#### EXERCISE DIRECTIONS:
The entire listing is to be repeated verbatim.

#### PROVIDED MATERIAL:
------------
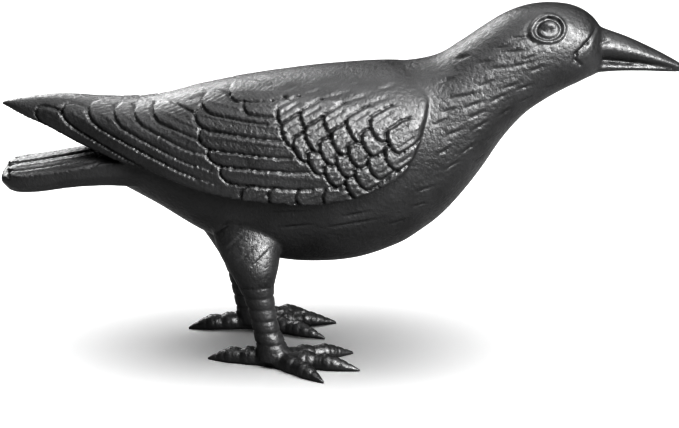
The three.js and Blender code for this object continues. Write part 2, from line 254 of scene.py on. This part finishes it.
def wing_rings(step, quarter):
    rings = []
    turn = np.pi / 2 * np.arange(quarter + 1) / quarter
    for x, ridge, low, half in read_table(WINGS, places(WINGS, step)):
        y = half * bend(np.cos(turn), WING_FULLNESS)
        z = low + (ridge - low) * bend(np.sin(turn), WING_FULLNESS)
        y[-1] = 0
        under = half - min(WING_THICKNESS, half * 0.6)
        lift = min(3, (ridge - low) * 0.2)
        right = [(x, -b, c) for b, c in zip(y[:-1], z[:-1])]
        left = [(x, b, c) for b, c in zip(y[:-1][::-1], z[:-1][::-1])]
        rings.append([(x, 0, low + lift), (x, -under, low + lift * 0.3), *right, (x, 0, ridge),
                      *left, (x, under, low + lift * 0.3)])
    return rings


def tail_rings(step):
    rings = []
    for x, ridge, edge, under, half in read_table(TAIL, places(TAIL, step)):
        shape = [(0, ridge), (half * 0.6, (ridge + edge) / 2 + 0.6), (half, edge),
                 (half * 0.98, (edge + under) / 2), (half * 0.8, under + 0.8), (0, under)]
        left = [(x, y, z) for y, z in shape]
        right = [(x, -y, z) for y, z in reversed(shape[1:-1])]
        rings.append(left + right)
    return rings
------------
#### RESPONSE FOR THIS EXERCISE:
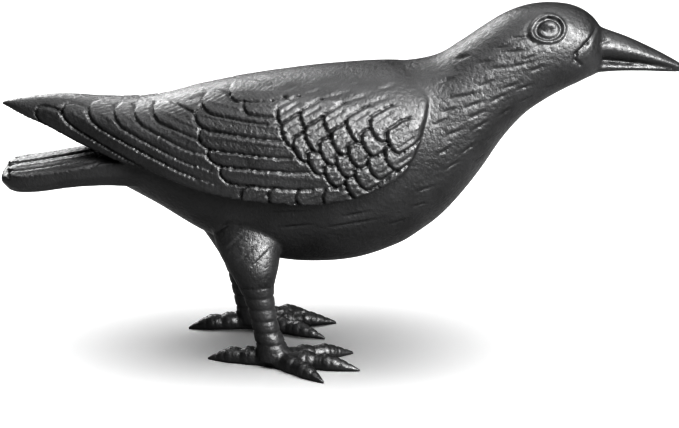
The three.js and Blender code for this object continues. Write part 2, from line 254 of scene.py on. This part finishes it.
def wing_rings(step, quarter):
    rings = []
    turn = np.pi / 2 * np.arange(quarter + 1) / quarter
    for x, ridge, low, half in read_table(WINGS, places(WINGS, step)):
        y = half * bend(np.cos(turn), WING_FULLNESS)
        z = low + (ridge - low) * bend(np.sin(turn), WING_FULLNESS)
        y[-1] = 0
        under = half - min(WING_THICKNESS, half * 0.6)
        lift = min(3, (ridge - low) * 0.2)
        right = [(x, -b, c) for b, c in zip(y[:-1], z[:-1])]
        left = [(x, b, c) for b, c in zip(y[:-1][::-1], z[:-1][::-1])]
        rings.append([(x, 0, low + lift), (x, -under, low + lift * 0.3), *right, (x, 0, ridge),
                      *left, (x, under, low + lift * 0.3)])
    return rings


def tail_rings(step):
    rings = []
    for x, ridge, edge, under, half in read_table(TAIL, places(TAIL, step)):
        shape = [(0, ridge), (half * 0.6, (ridge + edge) / 2 + 0.6), (half, edge),
                 (half * 0.98, (edge + under) / 2), (half * 0.8, under + 0.8), (0, under)]
        left = [(x, y, z) for y, z in shape]
        right = [(x, -y, z) for y, z in reversed(shape[1:-1])]
        rings.append(left + right)
    return rings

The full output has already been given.